Effect of mechanical interactions on the development of shape preferred orientations: a two-dimensional experimental approach

Abstract

Modifications in the development of preferred orientations of rigid particles due to mechanical interactions between particles are studied experimentally in two dimensions. Experiments in both pure shear and simple shear were performed and the results analysed using an easy and fast new automatic method. For increased concentration of rigid particles, the rotation of individual particles may be slowed down or even stopped due to collisions or disturbance of the flow in the matrix caused by neighbours. In coaxial flow, the fabric intensity is consequently reduced.

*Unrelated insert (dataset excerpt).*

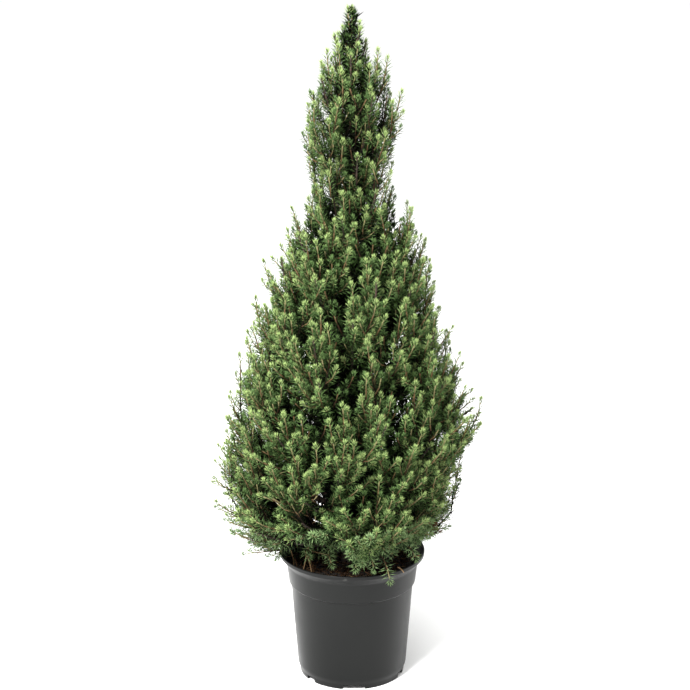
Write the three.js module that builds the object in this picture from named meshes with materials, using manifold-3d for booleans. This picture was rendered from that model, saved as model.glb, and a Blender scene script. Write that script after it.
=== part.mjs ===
// A dwarf Alberta spruce in a round nursery pot: pot, potting mix, trunk, boughs and foliage masses.
// Millimetres, +Z up. The origin is the middle of the pot's underside, on the ground, and -Y is the front.
// Bearings go round +Z from +X: 0 is the right-hand side, 90 the back, 180 the left and 270 the front.
import * as THREE from "three";
import { mergeVertices } from "three/addons/utils/BufferGeometryUtils.js";
import Module from "manifold-3d";

const wasm = await Module();
wasm.setup();

const GAP = 0.3; // the clearance kept between two pieces that touch

// ---- Driving dimensions ----------------------------------------------------------------------------

const POT = {
  height: 188,
  lipRadius: 105,
  lipHeight: 5.5,
  bandTopRadius: 95.5, // the wall's outside, where it flares out to the lip
  bandTop: 172,
  bandFootRadius: 91.8,
  bandFoot: 142, // height of the shoulder that the next pot in a stack rests on
  wallTopRadius: 88.4, // just under the shoulder
  wallFootRadius: 79,
  footRadius: 76,
  footHeight: 7,
  wall: 1.5,
  segments: 32,
};
// The foot ring has a wide and a narrow notch in each third of a turn.
const NOTCHES = { groups: 3, wide: { bearing: 271.5, turn: 25 }, narrow: { bearing: 218, turn: 12 } };
const DRAIN = { radius: 5, ring: 58, sides: 10 };
const SOIL_LEVEL = 170;

const TRUNK = { footRadius: 11.5, tipRadius: 1.1, flare: 5, tip: 970 };
const BOUGH = { footRadius: 4.6, endRadius: 2.2, reach: 7 }; // reach is how far a bough goes into its mass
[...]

In simple shear flow, the fabric evolution is no longer cyclic; the intensity is on average weaker and the fabric axis rotates asymptotically toward the shear plane. In the case of preferred orientations of particles having a low aspect ratio (2.5), the fabric rotates through the shear plane, then undergoes a reverse rotation and rotates toward the shear plane again. In the light of these experimental results, we emphasize that: • -quantification of finite strain based on such fabrics may lead to significant underestimates, and calculated values should be taken as minimum estimates; • -the kinematic significance of concentrated rigid particle preferred orientations in rocks is modified by interactions between particles. Techniques for qualitative or quantitative kinematic analysis may become unreliable for simple shear flows. The concentrated population fabrics show an angular behaviour close to that of passive markers: they tend to align parallel to the shear plane in simple shear flow.